The other option – that of downsizing the eurozone – would require a lot of courage, which is a political not an economic variable. Nobody likes to front policies that seem to reverse the “achievements” of long years. And there is the assessment made by the IMF about the disruption that would be caused by one or more of its members exiting the eurozone.
Yet, how persuasive is this point? Hardly more than two years ago, it used to be said that were Greece to default on its private sector debt, a full collapse of the European banking system could ensue. Since then, Greece has defaulted on its private sector obligations in a big way. Yet, because there was the political will, the whole process was, on the whole, admirably managed and no large-scale disruptions occurred. So it is difficult to understand how, given the political will, the same could not be organised for an exit from the eurozone by one or a number of its members.

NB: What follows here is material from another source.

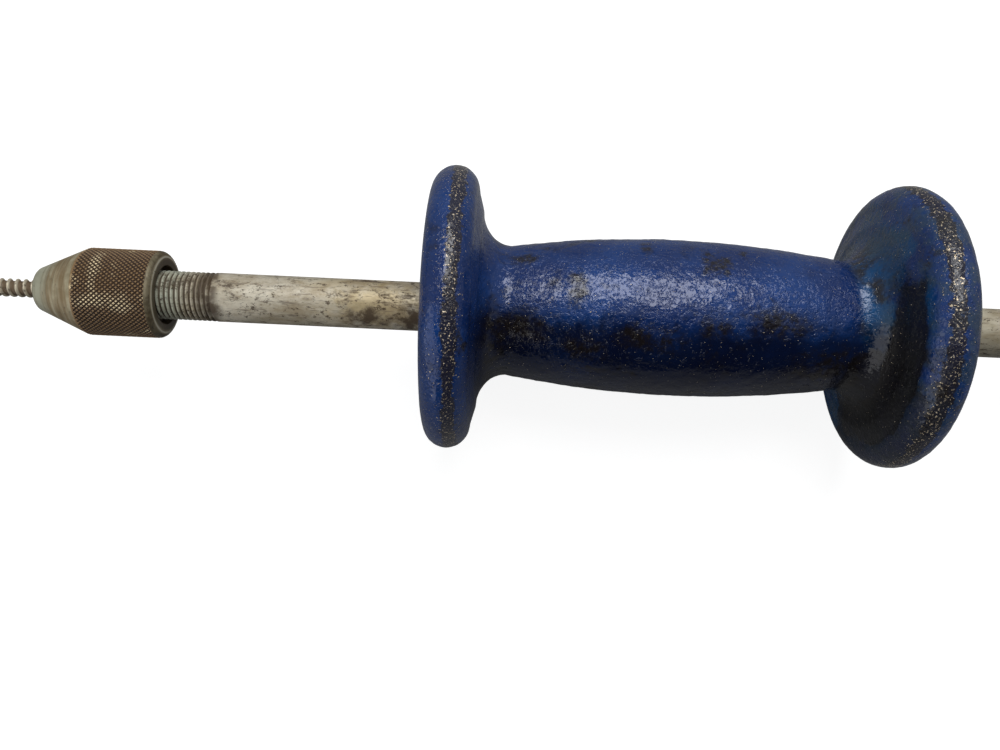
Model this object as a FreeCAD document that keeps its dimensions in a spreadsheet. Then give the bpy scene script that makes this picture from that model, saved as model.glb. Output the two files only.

Increasingly, it is emerging that this could be the best option, even if the dominant political elites will find it difficult to accept. They would have to downscale their designs for “more Europe” which are proving to be unstable and unwieldy. Meanwhile, beyond the cosseted world of the elites, huge masses of people are fed up with being sidelined and made to carry the burden of sacrifices. A well-managed downsizing of the eurozone would contain the advances of the extreme right in Europe by preventing it from appearing as the sole real defender of the interests of ordinary people. Moreover, it would focus political attention on the need to make European structures really fit with the continent’s deep identity.
However, as of now, the best forecast is that a truncated federalism via the imposition of “balanced” budgets will remain the main item on the agenda. It will mean the imposition of more austerity across Europe, especially in a scenario where economic growth remains problematical.
Here in Malta, we should be tooling up strategies to help us cope with these developments, which we cannot really influence. Are we doing so?